Como Medina Carreira costuma achar que quem não pensa como ele não apresenta argumentos, deixarei algumas notas sobre o que foi dito no programa conduzido por Mário Crespo, salientando a incapacidade de Rosário Gama rebater os argumento fascistas e ditatoriais aduzidos pelo insigne contabilista, que um dia foi ministro.

Quando MC puxou do argumento estafado de comparar o 9º ano do ensino básico ao “antigo 5º ano do liceu”, RG aceitou a ideia de que os jovens de hoje sabem menos do que ela e MC sabiam quando tinham a mesma idade.

  • Esqueceu-se de acrescentar que quando ela e ele (ou ele e ela) fizeram exame do 5º ano do liceu, mais de 75% dos jovens da mesma idade já não andava na escola (ou nunca lá tinham ido) e que os exames “rigorosos” a que eles foram submetidos não se destinavam à totalidade da população da mesma idade. Isso faz toda a diferença.
  • Esqueceu-se também de lembrar que, quando RG e MC tinham 14/15 anos, nem sequer sonhavam em ver televisão a cores, o computador pessoal não existia e se alguém lhes dissesse que podiam aceder remotamente, através de um teclado e um écran, a uma imensidão de bens culturais e científicos, iriam achar que essa pessoa tinha fumado alguma coisa esquisita ou ingerido alguma pastilha proibida.
  • Em resumo, Rosário Gama poderia ter explicado que face ao conhecimento disponível hoje, há cinquenta anos atrás qualquer diplomado com o 5º ano do liceu não passava de um analfabeto.

Mas ainda mais grave e mais triste foi a forma subserviente como Rosário Gama se referiu à imposição da figura do director nas escolas.
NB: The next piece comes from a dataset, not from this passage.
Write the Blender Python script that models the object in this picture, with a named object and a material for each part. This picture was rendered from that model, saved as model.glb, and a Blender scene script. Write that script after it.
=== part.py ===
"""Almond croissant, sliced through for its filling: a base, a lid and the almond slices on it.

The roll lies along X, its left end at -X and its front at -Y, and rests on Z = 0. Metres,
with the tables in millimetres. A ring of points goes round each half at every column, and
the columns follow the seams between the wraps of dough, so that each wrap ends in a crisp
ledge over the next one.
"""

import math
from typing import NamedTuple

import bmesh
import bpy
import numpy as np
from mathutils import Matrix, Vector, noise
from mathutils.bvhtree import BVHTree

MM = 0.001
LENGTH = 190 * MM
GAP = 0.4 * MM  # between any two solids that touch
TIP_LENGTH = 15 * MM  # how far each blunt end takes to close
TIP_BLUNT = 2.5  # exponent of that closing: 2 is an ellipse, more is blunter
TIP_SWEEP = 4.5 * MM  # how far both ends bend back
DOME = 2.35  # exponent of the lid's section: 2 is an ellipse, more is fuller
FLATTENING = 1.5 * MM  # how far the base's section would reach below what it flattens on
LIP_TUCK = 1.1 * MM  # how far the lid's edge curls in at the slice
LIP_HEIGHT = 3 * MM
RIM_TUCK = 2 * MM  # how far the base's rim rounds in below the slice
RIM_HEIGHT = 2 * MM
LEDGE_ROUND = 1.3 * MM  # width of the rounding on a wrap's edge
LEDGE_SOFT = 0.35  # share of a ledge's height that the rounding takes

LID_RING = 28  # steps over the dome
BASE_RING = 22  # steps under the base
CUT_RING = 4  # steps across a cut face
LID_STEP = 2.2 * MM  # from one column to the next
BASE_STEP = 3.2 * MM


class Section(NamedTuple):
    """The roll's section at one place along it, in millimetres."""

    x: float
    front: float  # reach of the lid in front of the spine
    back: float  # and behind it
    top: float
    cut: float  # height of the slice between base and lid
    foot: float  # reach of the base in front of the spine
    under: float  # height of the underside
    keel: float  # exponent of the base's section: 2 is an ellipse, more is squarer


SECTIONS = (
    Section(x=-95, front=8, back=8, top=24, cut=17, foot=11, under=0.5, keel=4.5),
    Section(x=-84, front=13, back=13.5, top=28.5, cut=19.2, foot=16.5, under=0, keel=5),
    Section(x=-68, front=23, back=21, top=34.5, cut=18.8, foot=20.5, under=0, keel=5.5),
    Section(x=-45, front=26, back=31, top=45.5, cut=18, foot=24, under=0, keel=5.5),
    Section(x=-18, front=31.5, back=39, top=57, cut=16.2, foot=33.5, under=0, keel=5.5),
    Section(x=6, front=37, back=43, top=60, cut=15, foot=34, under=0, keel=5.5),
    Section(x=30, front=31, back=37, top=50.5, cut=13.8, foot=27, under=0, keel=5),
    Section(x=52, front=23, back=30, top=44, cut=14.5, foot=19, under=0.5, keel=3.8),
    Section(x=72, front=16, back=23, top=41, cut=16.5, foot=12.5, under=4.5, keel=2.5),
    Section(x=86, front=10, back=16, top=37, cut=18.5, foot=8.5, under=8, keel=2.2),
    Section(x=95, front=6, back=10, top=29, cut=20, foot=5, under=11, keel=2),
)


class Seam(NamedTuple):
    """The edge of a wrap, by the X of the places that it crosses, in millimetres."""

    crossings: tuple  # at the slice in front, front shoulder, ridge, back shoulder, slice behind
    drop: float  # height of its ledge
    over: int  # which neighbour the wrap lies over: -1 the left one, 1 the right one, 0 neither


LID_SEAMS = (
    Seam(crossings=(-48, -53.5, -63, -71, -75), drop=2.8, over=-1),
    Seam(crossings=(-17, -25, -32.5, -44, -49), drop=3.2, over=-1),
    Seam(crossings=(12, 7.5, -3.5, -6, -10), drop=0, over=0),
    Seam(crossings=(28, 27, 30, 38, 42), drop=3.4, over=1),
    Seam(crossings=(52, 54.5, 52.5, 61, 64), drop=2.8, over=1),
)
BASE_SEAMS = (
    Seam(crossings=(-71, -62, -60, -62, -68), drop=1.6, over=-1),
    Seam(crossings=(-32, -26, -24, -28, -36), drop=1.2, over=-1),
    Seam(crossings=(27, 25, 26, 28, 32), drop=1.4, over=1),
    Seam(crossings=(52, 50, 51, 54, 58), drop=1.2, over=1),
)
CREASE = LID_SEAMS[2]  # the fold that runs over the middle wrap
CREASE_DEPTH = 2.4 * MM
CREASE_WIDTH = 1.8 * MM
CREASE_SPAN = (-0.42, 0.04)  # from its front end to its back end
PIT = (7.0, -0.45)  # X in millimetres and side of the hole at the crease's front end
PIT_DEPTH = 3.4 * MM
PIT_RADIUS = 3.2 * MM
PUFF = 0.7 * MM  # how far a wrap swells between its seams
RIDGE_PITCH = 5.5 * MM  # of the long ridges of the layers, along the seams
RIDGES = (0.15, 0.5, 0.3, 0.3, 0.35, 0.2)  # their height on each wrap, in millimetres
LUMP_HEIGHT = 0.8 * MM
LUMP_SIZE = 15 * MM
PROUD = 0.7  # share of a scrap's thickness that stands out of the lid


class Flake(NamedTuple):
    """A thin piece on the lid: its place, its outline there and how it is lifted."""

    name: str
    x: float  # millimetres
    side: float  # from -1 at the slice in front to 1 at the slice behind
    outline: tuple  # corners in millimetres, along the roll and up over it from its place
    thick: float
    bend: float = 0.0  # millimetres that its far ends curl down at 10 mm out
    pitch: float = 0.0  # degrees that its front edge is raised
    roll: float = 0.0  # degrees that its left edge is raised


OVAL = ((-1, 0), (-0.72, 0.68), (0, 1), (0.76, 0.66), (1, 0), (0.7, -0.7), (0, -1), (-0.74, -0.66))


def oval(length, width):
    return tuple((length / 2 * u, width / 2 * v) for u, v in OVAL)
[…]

Querendo afirmar-se como defensora da democracia nas escolas e da gestão democrática, RG dirigiu-se a Medina Carreira dizendo que sabia que  (cito de memória) “se calhar o sr. doutor não concorda muito com a ideia da democracia na gestão das escolas”. Ao que MC lhe respondeu de forma truculenta “Qual democracia!? Tem é que haver uma cara que mande e que possa ser responsabilizada”.
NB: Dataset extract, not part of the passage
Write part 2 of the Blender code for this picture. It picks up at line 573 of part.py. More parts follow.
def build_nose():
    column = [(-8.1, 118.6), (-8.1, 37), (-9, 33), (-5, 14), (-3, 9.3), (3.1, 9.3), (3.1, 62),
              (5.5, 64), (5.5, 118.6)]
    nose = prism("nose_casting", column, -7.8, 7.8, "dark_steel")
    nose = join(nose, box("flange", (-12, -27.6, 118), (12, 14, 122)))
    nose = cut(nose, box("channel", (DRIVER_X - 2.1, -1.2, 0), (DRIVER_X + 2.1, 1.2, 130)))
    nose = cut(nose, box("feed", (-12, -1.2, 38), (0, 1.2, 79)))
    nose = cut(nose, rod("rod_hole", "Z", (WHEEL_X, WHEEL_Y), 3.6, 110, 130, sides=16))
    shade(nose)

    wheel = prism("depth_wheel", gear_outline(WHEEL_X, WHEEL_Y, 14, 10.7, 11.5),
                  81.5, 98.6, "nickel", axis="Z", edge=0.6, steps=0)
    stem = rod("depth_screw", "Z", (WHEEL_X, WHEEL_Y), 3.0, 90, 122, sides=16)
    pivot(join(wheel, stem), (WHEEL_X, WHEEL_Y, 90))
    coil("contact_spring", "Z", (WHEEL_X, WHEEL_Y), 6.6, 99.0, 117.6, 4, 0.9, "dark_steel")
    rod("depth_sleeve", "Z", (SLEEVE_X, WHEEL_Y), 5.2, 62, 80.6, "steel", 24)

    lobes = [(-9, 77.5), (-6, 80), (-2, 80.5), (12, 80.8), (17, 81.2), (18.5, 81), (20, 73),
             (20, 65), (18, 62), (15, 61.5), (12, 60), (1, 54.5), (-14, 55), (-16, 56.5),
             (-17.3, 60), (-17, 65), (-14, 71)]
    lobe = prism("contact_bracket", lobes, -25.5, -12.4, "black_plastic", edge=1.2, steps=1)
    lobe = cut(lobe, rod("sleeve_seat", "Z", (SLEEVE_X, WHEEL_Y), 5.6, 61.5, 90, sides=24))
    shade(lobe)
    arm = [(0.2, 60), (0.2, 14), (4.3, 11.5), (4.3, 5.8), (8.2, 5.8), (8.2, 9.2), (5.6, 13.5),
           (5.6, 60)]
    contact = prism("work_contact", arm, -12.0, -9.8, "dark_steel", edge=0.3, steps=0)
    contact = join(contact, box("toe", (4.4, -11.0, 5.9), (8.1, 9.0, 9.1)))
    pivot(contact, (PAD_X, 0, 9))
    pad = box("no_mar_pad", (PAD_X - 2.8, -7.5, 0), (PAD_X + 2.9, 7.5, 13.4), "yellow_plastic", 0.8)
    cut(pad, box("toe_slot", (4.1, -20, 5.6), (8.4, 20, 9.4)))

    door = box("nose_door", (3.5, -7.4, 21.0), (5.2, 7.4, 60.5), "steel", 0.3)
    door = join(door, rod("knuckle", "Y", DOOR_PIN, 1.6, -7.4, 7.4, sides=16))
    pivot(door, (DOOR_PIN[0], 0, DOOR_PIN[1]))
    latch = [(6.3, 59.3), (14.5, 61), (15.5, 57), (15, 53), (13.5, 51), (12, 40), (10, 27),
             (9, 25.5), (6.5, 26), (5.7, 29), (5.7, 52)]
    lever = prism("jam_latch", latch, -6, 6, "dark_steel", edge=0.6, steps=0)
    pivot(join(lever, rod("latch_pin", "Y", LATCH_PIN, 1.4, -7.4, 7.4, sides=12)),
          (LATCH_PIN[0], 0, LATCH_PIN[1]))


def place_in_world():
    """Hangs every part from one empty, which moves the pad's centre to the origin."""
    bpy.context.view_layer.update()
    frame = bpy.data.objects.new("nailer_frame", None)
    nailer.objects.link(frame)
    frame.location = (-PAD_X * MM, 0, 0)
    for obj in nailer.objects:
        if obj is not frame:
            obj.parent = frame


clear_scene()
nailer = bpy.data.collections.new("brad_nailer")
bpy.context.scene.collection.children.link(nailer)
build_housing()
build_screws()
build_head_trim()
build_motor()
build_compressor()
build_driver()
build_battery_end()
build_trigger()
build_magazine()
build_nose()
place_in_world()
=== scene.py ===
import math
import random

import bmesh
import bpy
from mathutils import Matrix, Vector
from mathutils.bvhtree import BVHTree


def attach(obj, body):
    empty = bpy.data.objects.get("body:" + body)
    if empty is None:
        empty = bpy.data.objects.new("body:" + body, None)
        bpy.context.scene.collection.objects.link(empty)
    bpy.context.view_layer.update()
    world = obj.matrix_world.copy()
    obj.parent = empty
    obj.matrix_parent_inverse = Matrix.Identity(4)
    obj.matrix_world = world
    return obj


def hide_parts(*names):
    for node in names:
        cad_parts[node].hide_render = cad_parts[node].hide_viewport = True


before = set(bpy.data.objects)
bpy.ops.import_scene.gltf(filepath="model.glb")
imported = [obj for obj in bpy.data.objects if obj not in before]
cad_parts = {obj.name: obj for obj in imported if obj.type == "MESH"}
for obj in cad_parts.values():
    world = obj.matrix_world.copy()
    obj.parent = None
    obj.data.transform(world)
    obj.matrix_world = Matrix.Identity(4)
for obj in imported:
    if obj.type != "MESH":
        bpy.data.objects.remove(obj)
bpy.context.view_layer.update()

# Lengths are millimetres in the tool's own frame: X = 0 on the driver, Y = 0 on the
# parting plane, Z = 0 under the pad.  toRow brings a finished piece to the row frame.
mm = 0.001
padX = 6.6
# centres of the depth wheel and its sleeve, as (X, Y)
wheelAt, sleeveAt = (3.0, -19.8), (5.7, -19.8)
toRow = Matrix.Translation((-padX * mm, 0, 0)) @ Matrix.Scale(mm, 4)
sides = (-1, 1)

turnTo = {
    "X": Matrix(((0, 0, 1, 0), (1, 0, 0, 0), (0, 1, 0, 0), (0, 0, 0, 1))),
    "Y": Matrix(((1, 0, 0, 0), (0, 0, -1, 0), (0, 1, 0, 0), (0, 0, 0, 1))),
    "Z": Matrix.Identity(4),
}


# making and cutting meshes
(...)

Já antes, a propósito da alegada inoperância política dos ministros da educação, Medina Carreira tinha exposto claramente o seu pensamento de ditador, ao afirmar que “um ministro não negoceia, manda”.
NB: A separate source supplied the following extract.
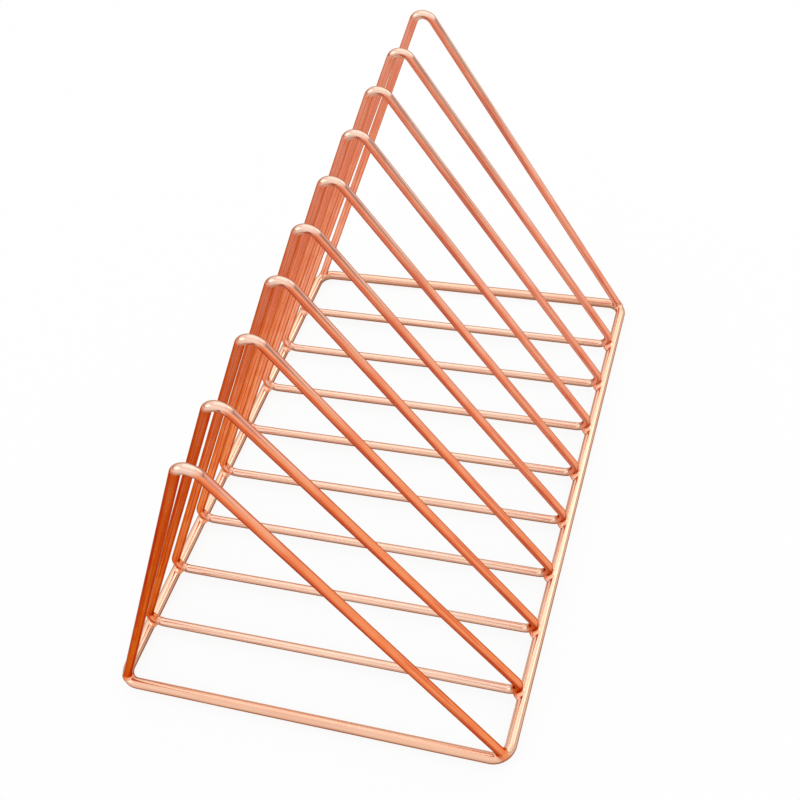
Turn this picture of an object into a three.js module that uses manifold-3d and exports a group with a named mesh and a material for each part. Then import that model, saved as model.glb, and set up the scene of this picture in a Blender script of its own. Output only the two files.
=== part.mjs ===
// Wire desk file organizer: ten triangular wire dividers on a rectangular rod frame, which leave
// nine slots for folders. Millimetres, +Z up. X runs across the frame and Y along it. The origin
// is on the desk, under the middle of the frame.
import * as THREE from 'three';
import { mergeVertices } from 'three/addons/utils/BufferGeometryUtils.js';
import Module from 'manifold-3d';

const wasm = await Module();
wasm.setup();

// Base frame: one round rod bent to a rectangle, measured on the rod's centre line.
const frameWidth = 180;
const frameLength = 266;
const frameRod = 5;
const frameBend = 7.5;

// Dividers: the thinner wire, its bends on the centre line, and the height of the crests.
const dividerWire = 4;
const apexBend = 5.2;
const footBend = 5.9;
const crestHeight = 182;
const slotCount = 9;

// The divider stations are spread evenly between these insets from the end bars' centre lines.
// The two end dividers stand a little further in, with their feet over the corner bends.
const stationInset = 1.6;
const endFootInset = 2;

// The base wires of the inner dividers lie this far above the rod's centre line.
const baseWireLift = 1.4;

// Clearance between pieces that are welded together.
const weldGap = 0.3;

// Weld beads: their radius, and how deep they reach under the surfaces that they join.
const beadRadius = 2.1;
const beadBite = 1.1;
const collarRadius = 3.1;

// Sides of a wire's section, and the largest turn between two sections in a bend.
const wireSides = 12;
const bendStep = THREE.MathUtils.degToRad(18);

const rodRadius = frameRod / 2;
const wireRadius = dividerWire / 2;
const railX = frameWidth / 2;
const barY = frameLength / 2;

const plating = new THREE.MeshStandardMaterial({
  name: 'rose_gold_plating', color: 0xd98a5e, roughness: 0.22, metalness: 1.0,
});

// Points along the arc round a centre from one angle to another, both ends included.
function arcPoints(centre, radius, from, to) {
  const steps = Math.max(2, Math.ceil(Math.abs(to - from) / bendStep));
  const points = [];
  for (let i = 0; i <= steps; i += 1) {
    const angle = from + ((to - from) * i) / steps;
    const along = new THREE.Vector2(-Math.sin(angle), Math.cos(angle));
    points.push({
      at: new THREE.Vector2(Math.cos(angle), Math.sin(angle)).multiplyScalar(radius).add(centre),
      along: along.multiplyScalar(Math.sign(to - from)),
    });
  }
  return points;
}

// A round wire swept along a flat path. The path's u and v axes are given in space. The sections
// are regular polygons with a flat on each side of the path's plane, measured across their flats.
function sweepWire(path, radius, closed, axisU, axisV) {
  const axisW = new THREE.Vector3().crossVectors(axisU, axisV);
  const corner = radius / Math.cos(Math.PI / wireSides);
  const positions = [];
  for (const { at, along } of path) {
    const centre = new THREE.Vector3().addScaledVector(axisU, at.x).addScaledVector(axisV, at.y);
    const side = new THREE.Vector3().addScaledVector(axisU, along.y).addScaledVector(axisV, -along.x);
    for (let k = 0; k < wireSides; k += 1) {
      const angle = ((k + 0.5) * 2 * Math.PI) / wireSides;
      const p = centre.clone()
        .addScaledVector(side, corner * Math.cos(angle))
        .addScaledVector(axisW, corner * Math.sin(angle));
      positions.push(p.x, p.y, p.z);
    }
  }
  const index = [];
  const spans = closed ? path.length : path.length - 1;
  for (let i = 0; i < spans; i += 1) {
    const here = i * wireSides;
    const next = ((i + 1) % path.length) * wireSides;
    for (let k = 0; k < wireSides; k += 1) {
      const l = (k + 1) % wireSides;
      index.push(here + k, next + k, next + l, here + k, next + l, here + l);
    }
  }
  if (!closed) {
    const last = (path.length - 1) * wireSides;
    for (let k = 1; k < wireSides - 1; k += 1) {
      index.push(0, k, k + 1, last, last + k + 1, last + k);
    }
  }
  const geometry = new THREE.BufferGeometry();
  geometry.setAttribute('position', new THREE.Float32BufferAttribute(positions, 3));
  geometry.setIndex(index);
  return geometry;
}

function toManifold(source) {
  const geometry = source.clone();
  geometry.deleteAttribute('normal');
  geometry.deleteAttribute('uv');
  const merged = mergeVertices(geometry, 1e-4);
  return new wasm.Manifold(new wasm.Mesh({
    numProp: 3,
    vertProperties: new Float32Array(merged.attributes.position.array),
    triVerts: new Uint32Array(merged.index.array),
  }));
}

function toGeometry(manifold) {
  const mesh = manifold.getMesh();
  const geometry = new THREE.BufferGeometry();
  geometry.setAttribute('position', new THREE.BufferAttribute(new Float32Array(mesh.vertProperties), 3));
  geometry.setIndex(new THREE.BufferAttribute(new Uint32Array(mesh.triVerts), 1));
  return geometry;
}

const axisX = new THREE.Vector3(1, 0, 0);
const axisY = new THREE.Vector3(0, 1, 0);
const axisZ = new THREE.Vector3(0, 0, 1);

// The frame's path is drawn in the XY plane, counter-clockwise from the front right bend.
function framePath() {
  const x = railX - frameBend;
  const y = barY - frameBend;
  const turn = Math.PI / 2;
  return [
    ...arcPoints(new THREE.Vector2(x, -y), frameBend, -turn, 0),
    ...arcPoints(new THREE.Vector2(x, y), frameBend, 0, turn),
    ...arcPoints(new THREE.Vector2(-x, y), frameBend, turn, 2 * turn),
    ...arcPoints(new THREE.Vector2(-x, -y), frameBend, 2 * turn, 3 * turn),
  ];
}

function frameRing(radius) {
  return sweepWire(framePath(), radius, true, axisX, axisY).translate(0, 0, rodRadius);
}

// Divider paths are drawn in the XZ plane, with heights above the rod's centre line.
const apexCentre = new THREE.Vector2(0, crestHeight - rodRadius - wireRadius - apexBend);

// An inner divider's lower bends rest on the upper inner flanks of the side rails.
const footReach = footBend + rodRadius + wireRadius + weldGap;
const footCentreZ = baseWireLift + footBend;
const footCentreX = railX - Math.sqrt(footReach ** 2 - footCentreZ ** 2);

// Direction of the leg that touches the foot bend and the apex bend on their outer sides.
function legNormalAngle(footX, footZ, footRadius) {
  const run = new THREE.Vector2(apexCentre.x - footX, apexCentre.y - footZ);
  const lean = Math.acos((footRadius - apexBend) / run.length());
  return run.angle() - lean;
}

function innerDividerPath() {
  const normal = legNormalAngle(footCentreX, footCentreZ, footBend);
  return [
    ...arcPoints(new THREE.Vector2(footCentreX, footCentreZ), footBend, -Math.PI / 2, normal),
    ...arcPoints(apexCentre, apexBend, normal, Math.PI - normal),
    ...arcPoints(new THREE.Vector2(-footCentreX, footCentreZ), footBend, Math.PI - normal, 1.5 * Math.PI),
  ];
}

// An end divider's legs aim at the top of the rod, above its centre line in the corner bend.
const bendShare = Math.max(0, frameBend - endFootInset);
const seatX = railX - frameBend + Math.sqrt(frameBend ** 2 - bendShare ** 2);
const seatNormal = legNormalAngle(seatX, rodRadius, 0);

function legPoint(height, side) {
  const slide = (height - rodRadius) / Math.cos(seatNormal);
  const at = new THREE.Vector2(seatX - slide * Math.sin(seatNormal), height);
  const along = new THREE.Vector2(-Math.sin(seatNormal), Math.cos(seatNormal));
  return side > 0 ? { at, along } : {
    at: new THREE.Vector2(-at.x, at.y),
    along: new THREE.Vector2(along.x, -along.y),
  };
}

function endDividerPath() {
  return [
    legPoint(0, 1),
    ...arcPoints(apexCentre, apexBend, seatNormal, Math.PI - seatNormal),
    legPoint(0, -1),
  ];
}

function dividerWireAt(path, radius, closed, y) {
  return sweepWire(path, radius, closed, axisX, axisZ).translate(0, y, rodRadius);
}

const frameClearance = toManifold(frameRing(rodRadius + weldGap));

const group = new THREE.Group();

function addPiece(name, geometry) {
  const mesh = new THREE.Mesh(geometry, plating.clone());
  mesh.name = name;
  group.add(mesh);
  return mesh;
}

function ball(radius, x, y, z) {
  return toManifold(new THREE.SphereGeometry(radius, 10, 7).translate(x, y, z));
}

addPiece('base_frame', frameRing(rodRadius));

// Inner dividers, each with a weld bead in the notch between its base wire and each rail.
const pitch = (frameLength - 2 * stationInset) / slotCount;
const innerPath = innerDividerPath();
const notch = rodRadius + weldGap + beadRadius - beadBite;
for (let i = 1; i < slotCount; i += 1) {
  const y = stationInset - barY + i * pitch;
  const label = String(i + 1).padStart(2, '0');
  addPiece(`divider_${label}`, dividerWireAt(innerPath, wireRadius, true, y));
  const wireClearance = toManifold(dividerWireAt(innerPath, wireRadius + weldGap, true, y));
  for (const [side, sign] of [['left', -1], ['right', 1]]) {
    const bead = ball(
      beadRadius,
      sign * (railX - notch),
      y - wireRadius - weldGap - beadRadius + beadBite,
      rodRadius + baseWireLift,
    ).subtract(frameClearance).subtract(wireClearance);
    addPiece(`weld_${side}_${label}`, toGeometry(bead));
  }
}

// End dividers: an inverted V whose feet are saddle cut to the frame's corner bends, each foot
// with a weld collar round it.
const endPath = endDividerPath();
for (const [end, sign] of [['front', -1], ['back', 1]]) {
  const y = sign * (barY - endFootInset);
  const wire = toManifold(dividerWireAt(endPath, wireRadius, false, y));
  addPiece(`end_divider_${end}`, toGeometry(wire.subtract(frameClearance)));
  const wireClearance = toManifold(dividerWireAt(endPath, wireRadius + weldGap, false, y));
  for (const [side, hand] of [['left', -1], ['right', 1]]) {
    const collar = ball(collarRadius, hand * seatX, y, frameRod + weldGap)
      .subtract(frameClearance)
      .subtract(wireClearance);
    addPiece(`weld_${end}_${side}_foot`, toGeometry(collar));
  }
}

export default group;
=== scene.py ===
"""Desk file organizer: plated wire dividers welded to a rectangular rod base.

Lengths are millimetres where wires and welds are shaped, and metres in each finished mesh, in
the finish and in the room.
"""

import math

import bpy
import numpy as np
from mathutils import Euler, Matrix, Vector


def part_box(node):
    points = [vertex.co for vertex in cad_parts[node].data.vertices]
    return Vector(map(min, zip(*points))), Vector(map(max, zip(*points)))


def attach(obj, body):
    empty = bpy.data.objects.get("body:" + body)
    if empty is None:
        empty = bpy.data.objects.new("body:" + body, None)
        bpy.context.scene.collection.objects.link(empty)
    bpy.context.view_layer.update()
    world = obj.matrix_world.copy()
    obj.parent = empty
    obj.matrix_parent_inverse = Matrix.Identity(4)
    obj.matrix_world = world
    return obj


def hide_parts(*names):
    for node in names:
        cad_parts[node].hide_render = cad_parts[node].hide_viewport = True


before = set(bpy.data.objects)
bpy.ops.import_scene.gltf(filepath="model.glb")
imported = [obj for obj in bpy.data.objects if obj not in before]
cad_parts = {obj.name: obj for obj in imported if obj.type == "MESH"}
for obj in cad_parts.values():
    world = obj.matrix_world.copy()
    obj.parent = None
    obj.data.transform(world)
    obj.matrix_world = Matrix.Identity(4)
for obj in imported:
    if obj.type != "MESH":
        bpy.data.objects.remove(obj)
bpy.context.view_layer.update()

TO_METRES = 0.001
TO_MILLIMETRES = 1000.0
X_AXIS, Y_AXIS, Z_AXIS = (1, 0, 0), (0, 1, 0), (0, 0, 1)

# Base frame, measured on the rod's centre line.
FRAME_WIDTH = 180.0
FRAME_LENGTH = 266.0
ROD_RADIUS = 2.5
FRAME_BEND = 7.5

# Dividers: the wire, its bends on the centre line, and the height of the crests.
WIRE_RADIUS = 2.0
APEX_BEND = 5.2
FOOT_BEND = 5.9
CREST_HEIGHT = 182.0

# How the pieces meet: the base wires lie a little above the rod's centre line, the feet of the end
# dividers stand in from the end bars, and a gap lies between metals that are welded together.
BASE_WIRE_LIFT = 1.4
END_FOOT_INSET = 2.0
WELD_GAP = 0.3

RAIL_X = FRAME_WIDTH / 2
BAR_Y = FRAME_LENGTH / 2
ROD_TOP = 2 * ROD_RADIUS
APEX_Z = CREST_HEIGHT - ROD_RADIUS - WIRE_RADIUS - APEX_BEND

# Labels of the inner dividers from the front to the back and of the end ones, and the sides' signs.
INNER = [f"{i:02d}" for i in range(2, 10)]
ENDS = ("front", "back")
SIDES = {"left": -1, "right": 1}

# How far each divider stands off true in the photograph, as hand-welded wire does: its right foot
# and its left foot to the back, then its crest to the right and to the back.
OFF_TRUE = {
    "front": (0.0, 0.0, 1.2, 1.1), "02": (-0.15, -0.3, 0.7, -1.6), "03": (0.4, -0.2, 0.3, -0.2),
    "04": (0.15, -0.2, -0.1, -0.1), "05": (0.55, -0.4, -0.4, -0.85), "06": (-0.1, -0.7, -0.2, -1.6),
    "07": (-0.3, -0.7, -0.3, -0.9), "08": (-0.35, -0.4, -0.25, -0.1), "09": (-1.1, -0.8, 0.8, -0.6),
    "back": (0.0, 0.0, 2.2, 1.0),
}

# Points along a wire: the turn between two in a bend, and the run between two where it is straight.
BEND_STEP = math.radians(3.0)
RUN_STEP = 3.0

# Points round a wire.
ROD_SECTION = 40
WIRE_SECTION = 32

# The ripple that drawing leaves on the wire: its depth, and for each of its sines the waves along
# the wire, the waves round it and its share of the phase.
RIPPLE_DEPTH = 0.014
RIPPLE_SINES = ((7, 2, 1.0), (13, -1, 1.7), (23, 3, 2.3))


# Wires

def arc(centre, radius, start, end):
    """Points and unit tangents at centre + radius (cos a, sin a), for a from start to end."""
    count = max(3, int(math.ceil(abs(end - start) / BEND_STEP)) + 1)
    angle = np.linspace(start, end, count)
    out = np.stack([np.cos(angle), np.sin(angle)], axis=1)
    ahead = np.stack([-out[:, 1], out[:, 0]], axis=1) * np.sign(end - start)
    return np.asarray(centre) + radius * out, ahead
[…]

Em resumo, mais um programa de uma série preparatória e anestesiante da defesa de “soluções musculadas” para o governo do país. Dentro de alguns anos será interessante fazer a análise do impacto deste programa, mas também um conjunto de outros programas de “análise política e económica” que regularmente passam nas televisões privadas, na formação de uma opinião pública conformada e complacente face a medidas governativas autoritárias.

Adenda:

No meio da indignação pela vergonha a que assisti, esquecia-me de acrescentar que acho inadmissível que Rosário Gama tenha aceite, sem sequer pestanejar, que Medina Carreira e Nuno Crato tivessem deixado no ar a ideia de que os professores faltam muito às aulas, que quando não faltam as aulas são uma balda e que é por isso que os alunos não aprendem nada. Na ânsia de agradar a quem a convidou e de justificar a “excelência” da sua própria escola, Rosário Gama aceitou que caísse sobre todas as outras escolas, e todos os professores em geral, o anátema do incumprimento e da balda generalizada. Uma verdadeira vergonha e uma tristeza monumental.